The Null Device

The Happy Face of the 2000s

The New York Times has discovered that, in clothing and accessories, the skull is the Happy Face of the 2000s:
"This is such a huge gripe of mine," said Voltaire, a musician in New York and the author of "What is Goth?", a kind of "Preppy Handbook" for the living dead. "Throughout hundreds of years of history, what the skull has communicated is, 'I am dangerous.' That's where the irony is. You can buy dangerous for $11.99 at Kmart."
For years Voltaire was the happy owner of several skull-motif sweaters hand-knit by an eccentric Englishwoman. He recounted that a woman stopped him the other day on an East Village street to admire the one he was wearing. "She said: 'I love your sweater. Is it Ralph Lauren?' Then I found out that Ralph Lauren has a whole store that sells skull stuff."

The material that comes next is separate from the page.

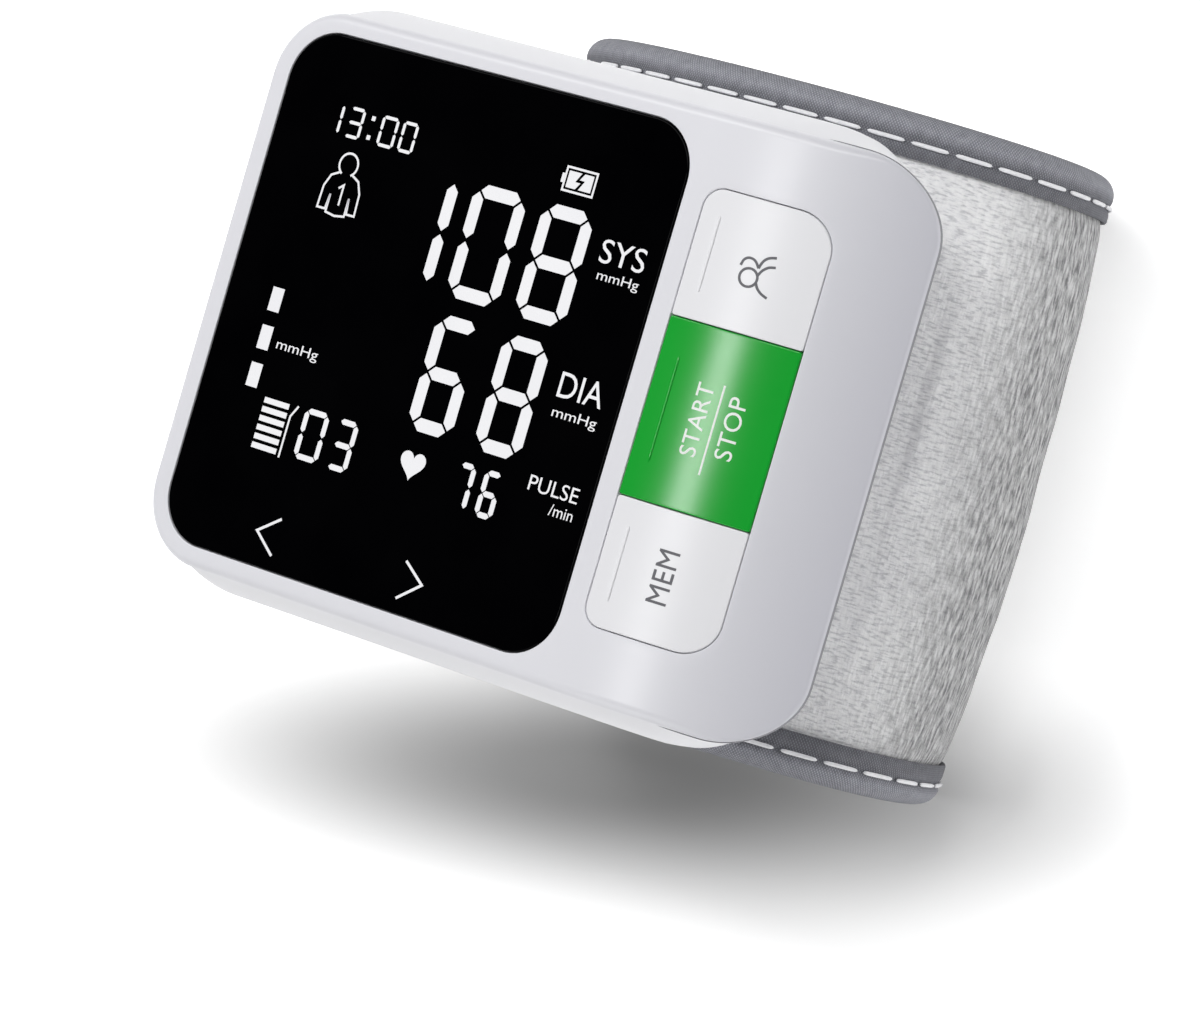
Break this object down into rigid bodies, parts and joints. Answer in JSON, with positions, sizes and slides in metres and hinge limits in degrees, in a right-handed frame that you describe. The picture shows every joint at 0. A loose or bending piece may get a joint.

From what I gathered, the trajectory of the mainstreaming of skulls was: they started with variously scary misfit cultures (outlaw bikers, hot-rodders, or even actual murdering pirates if you go far back enough), then they were gradually adopted by less scary cultures (like metalheads and goths, both of which tend to be more amusing than intimidating). Then the Vice-twats and electrocoolsies (or "fashion goths", as Momus calls them) picked them up ironically, and soon every coke-snorting trustafarian in Williamsburg and Hoxton was wearing stuff with skulls on it. Then, of course, the cool hunters picked up on it, and soon H&M was selling socks with skulls on them and commercial pop bands soon had the full complement of skulls and lightning bolts on their cover artwork.